The first advantage is that it allows you to cash in on price fluctuations over the short term when you do not have enough cash in hand. Under this, they can take stock delivery on paying a part of the total amount, with the broker paying the remaining amount.
Apart from this, margin trading also has other advantages, as listed below:
- It allows you to utilise securities lying idle in your portfolio or Demat account as security/collateral;
- It improves the rate of return on your invested capital, because the borrowed money allows you to invest more capital, and this increases your chances of making more profits.
- It enhances your purchasing power.
But as stated earlier, if margin trading helps you make bigger profits than you would have made in normal trading, it can also entail bigger losses; do not expect debt write-offs because even if you make losses, you are by law bound to pay off the borrowed amount.
If you fail to meet your loan repayment obligations on time, or if the minimum balance falls below the required level, your broker can take what is known as a ‘margin call’, whereby you can be forced to deposit fresh funds or sell your stocks to either to repay your debt or to bring the balance to the desired level.
If you fail to respond to a margin call satisfactorily, the brokerage can legally sell off your stocks.
Choosing the right broker for margin trading
Choosing a brokerage house that meets your needs can be difficult as different brokerages offer different benefits to traders.
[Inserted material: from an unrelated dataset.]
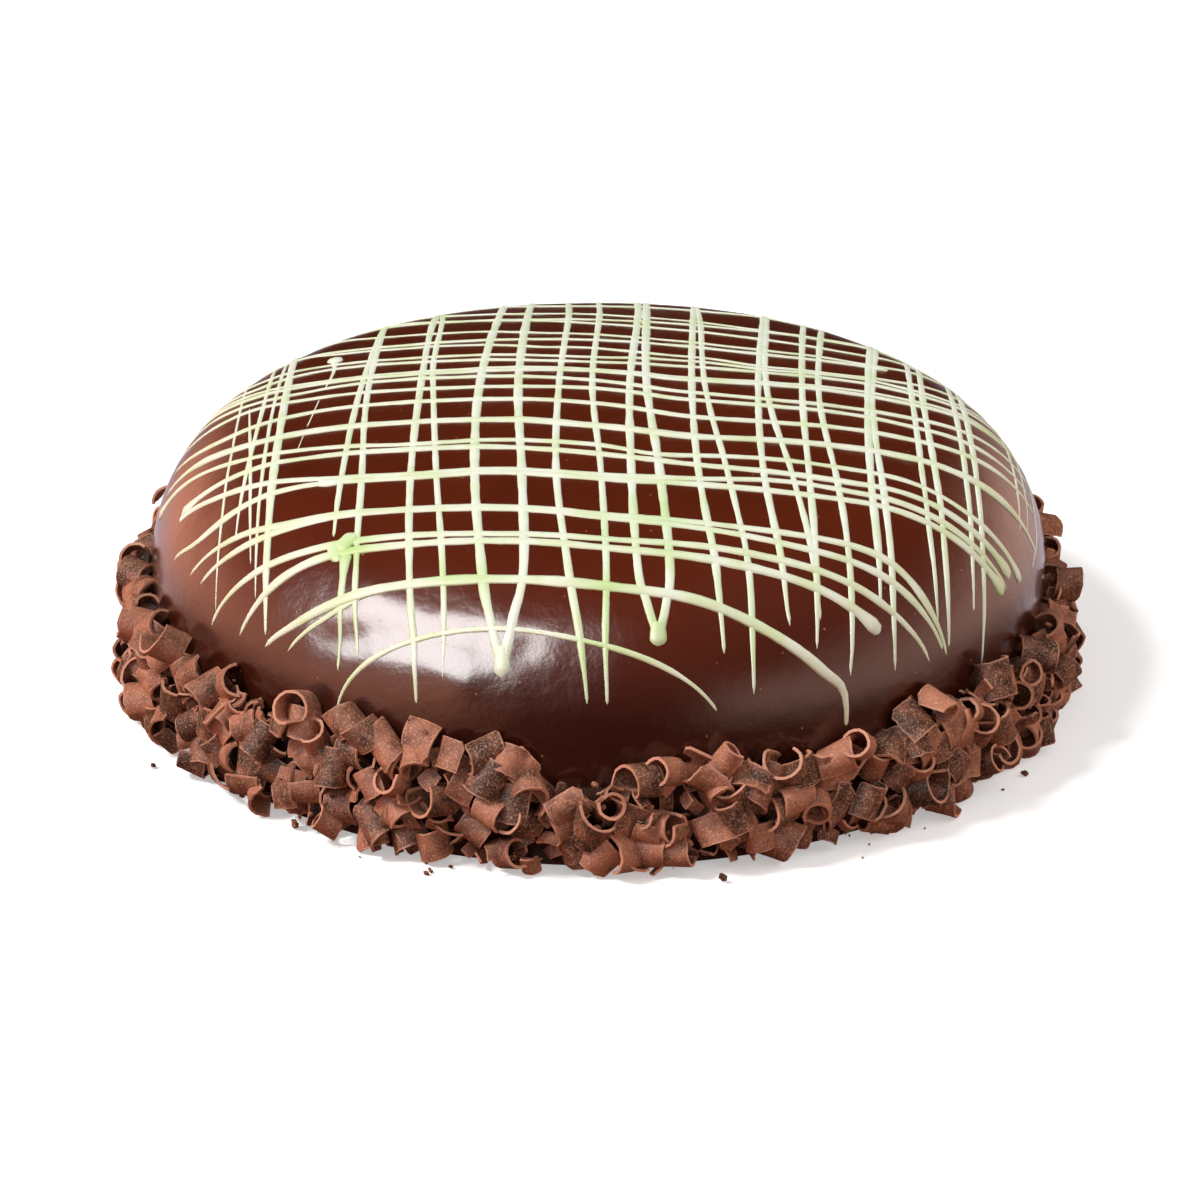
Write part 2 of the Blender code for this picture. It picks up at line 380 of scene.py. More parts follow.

Some may charge a higher commission but offer more intraday leverage, while others charge less but are not as liberal with such leverages.
You have to draw a balance between intraday margins offered and commissions asked for when choosing a broker to open your margin account with.
As margin trading can enhance both your losses and your profits, you have to be very cautious when taking this investment route. Go for it only if you have sufficient cash to meet a margin call (if there ever is any). Moreover, avoid using up your entire borrowing limit, or delaying settling the margin; these only add to the interest burden.